King v. Hubbell

Citation4 N.W. 440,42 Mich. 597
CourtSupreme Court of Michigan
Decision Date11 February 1880
PartiesKING v. HUBBELL.

Evidence in this case, as to the bona fides with which a certain chattel mortgage was given, considered, and held, such cause was erroneously taken from the jury. Property covered by a chattel mortgage may be attached for the debts of the mortgagor, but where the validity of the mortgage is not disputed, the mortgagee may on demand, and after inventory and appraisment are completed, be entitled to the possession as against the officer; in either case the rights of the one to be so exercised as not to interfere with the rights of the other.

Error to Iosco.

Seth G. Hutchins and H.E. Burt, for plaintiff in error.

Dan. P Foote, for defendant in error.

COOLEY J.

We are not satisfied that the circuit judge was justified in taking this case from the jury on the facts. It cannot be said that there were no facts and circumstances in evidence calculated to cast suspicion on the bona fides of the mortgage. The mortgagor was the son of the plaintiff below, and according to his own evidence had started in business on money borrowed from the plaintiff but a short time before, and there is nothing in the case to show that either father or son had reason to believe that the son had made money in his business.

Under these circumstances that the father should sell to his son $1,500 of railroad stock at par when it had no market value and apparently no intrinsic value, and take for it a mortgage on his son's stock in trade, was certainly a very extraordinary transaction, and might have been expected to result as it did, in the father soon claiming the goods on his mortgage, while the parties who supplied the goods on credit were left to look to the worthless railroad stock for their satisfaction The trade may have been perfectly honest and it is not our province or intention to raise any question of that, but if a jury were to conclude that it was entered into for the purpose of relieving the father of his railroad investment at the expense of the son's creditors, it could not be said there were no circumstances favoring that view. This and some other circumstances, which we need not refer to, fairly entitled the defendant to go to the jury on the facts.

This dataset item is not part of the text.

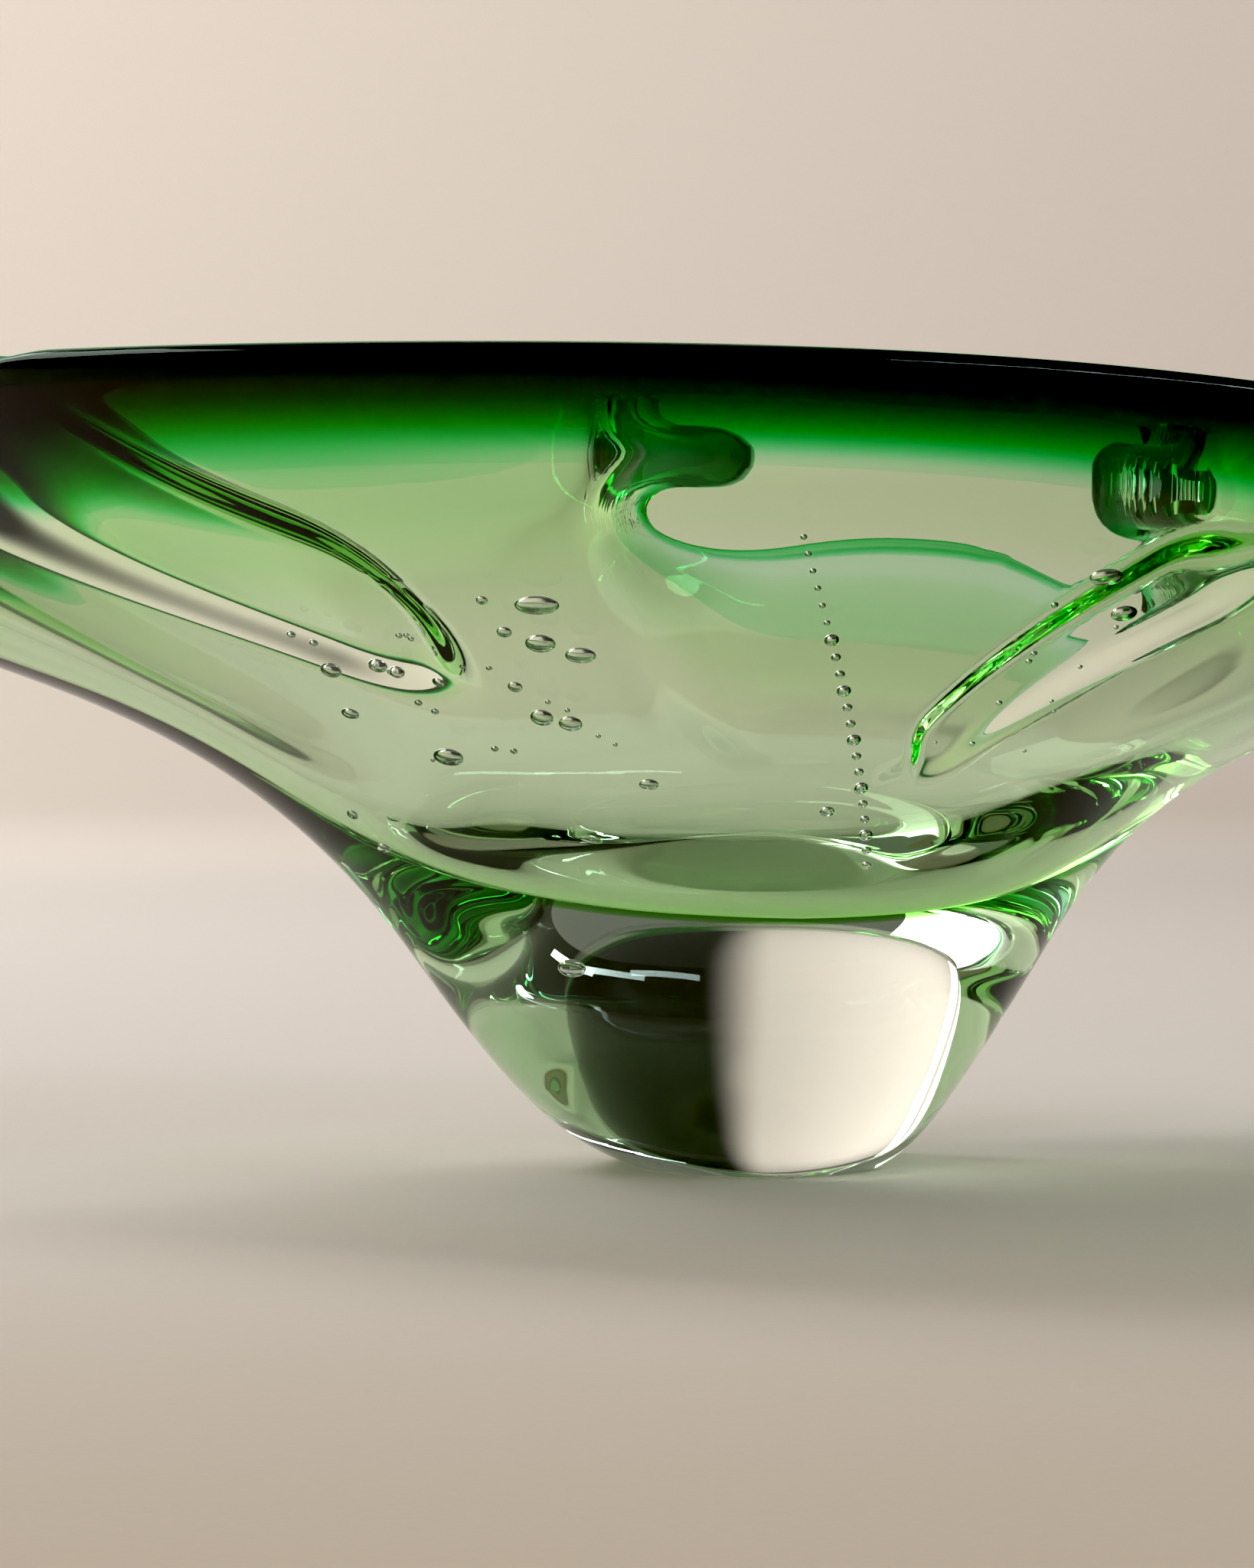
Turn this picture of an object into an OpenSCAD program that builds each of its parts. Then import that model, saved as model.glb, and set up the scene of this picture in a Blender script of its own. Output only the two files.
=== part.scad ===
// Cased art glass bowl: thick clear outer glass with a solid foot, a thin green layer
// lining the hollow, a dark green rounded lip, and air bubbles trapped in the wall.
// Origin: centre of the flat resting face. X runs along the length, Y across it, Z up.

/* [Overall] */
// Reach of the left wing from the foot centre, at the outside of the lip
left_reach = 150; // [135:1:165]
// Reach of the right wing from the foot centre, at the outside of the lip
right_reach = 136; // [122:1:150]
// Half of the bowl's width, at the outside of the lip
half_width = 82; // [76:1:90]
// Height of the lip's outer edge, just below its rounded top
rim_height = 95; // [88:1:102]

/* [Foot] */
// Half of the flat resting face's length
foot_half_length = 16; // [13:0.5:18]
// Half of the flat resting face's width
foot_half_width = 20; // [17:0.5:22]
// Thickness of solid clear glass under the hollow
floor_thickness = 35; // [31:0.5:38]

/* [Colour layers] */
// Thickness of the green layer at the bottom of the hollow
green_thickness = 1; // [0.8:0.1:1.6]
// Thickness of the green layer where it meets the dark lip
green_edge = 2.4; // [1.6:0.1:2.6]
// Part of the hollow's wall that the dark lip reaches down (1 is the whole wall)
lip_share = 0.10; // [0.08:0.01:0.16]
// How far the rounded lip stands beyond the wall
lip_crown = 6.5; // [5:0.5:8]

/* [Folds] */
// Depth of the four pinched folds, as a share of the radius
fold_depth = 0.11; // [0:0.01:0.13]
// How far the low stretch of the far rim drops
far_dip = 12; // [0:1:13]
// How much lower the whole far rim is than the near rim
far_tilt = 7; // [0:1:9]
// How far the two ridges stand into the hollow beside the near rim, as a share of the radius
ridge_depth = 0.05; // [0:0.01:0.06]

/* [Hidden] */
// Columns round the bowl, closer together where the rim curls and the wall is ridged
ANGLES = concat([for (i = [0:26]) 46 + 2 * i], [for (i = [0:29]) 100 + i * 10 / 3], [for (i = [0:14]) 200 + 3 * i],
                [for (i = [0:9]) 245 + 3.2 * i], [for (i = [0:7]) 277 + 3 * i], [for (i = [0:29]) 301 + 3.5 * i]);
NA = len(ANGLES);
N_OUT = 17;          // rows up the outside
N_IN = 15;           // rows up the hollow, below the dark lip
N_LIP = 8;           // rows over the rounded lip
N_EDGE = 6;          // rows along the face between casing and lip, and beside it in the hollow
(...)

The circuit judge was laboring under a misapprehension when he assumed that if any portion of the mortgage debt was valid and unquestioned, that fact must put an end of all controversy as to the validity of the mortgage. That fact would by no means preclude the bona fides of the mortgage being called in question. This mortgage was upon a merchant's stock in trade, and the nominal amount seems to have been sufficient to exhaust the stock or nearly so. It was sufficient, at any rate, to deter creditors from any attempt to collect their debts, unless they believed they could successfully assail its validity. If the morgage was in fact given, and received for any considerable sum more than was fairly and honestly due to the mortgagee, this of itself would be a badge of fraud; and if the purpose was to keep the debtor's interest in the goods from being reached by other creditors, it would be fraud in law. And the fact that the debtor was allowed to remain in possession of the goods and make sales in the ordinary course of business would be a circumstance tending to show that the mortgage in its inception had a purpose beyond securing the mortgagee's demand. And this view would be strengthen rather than weakened by the plaintiffs explanation of his claims on his son; for this, if accurate, would show that the son must from the very start have been unable to meet his engagements, and that any credit which his father's assistance to him gave was deceptive.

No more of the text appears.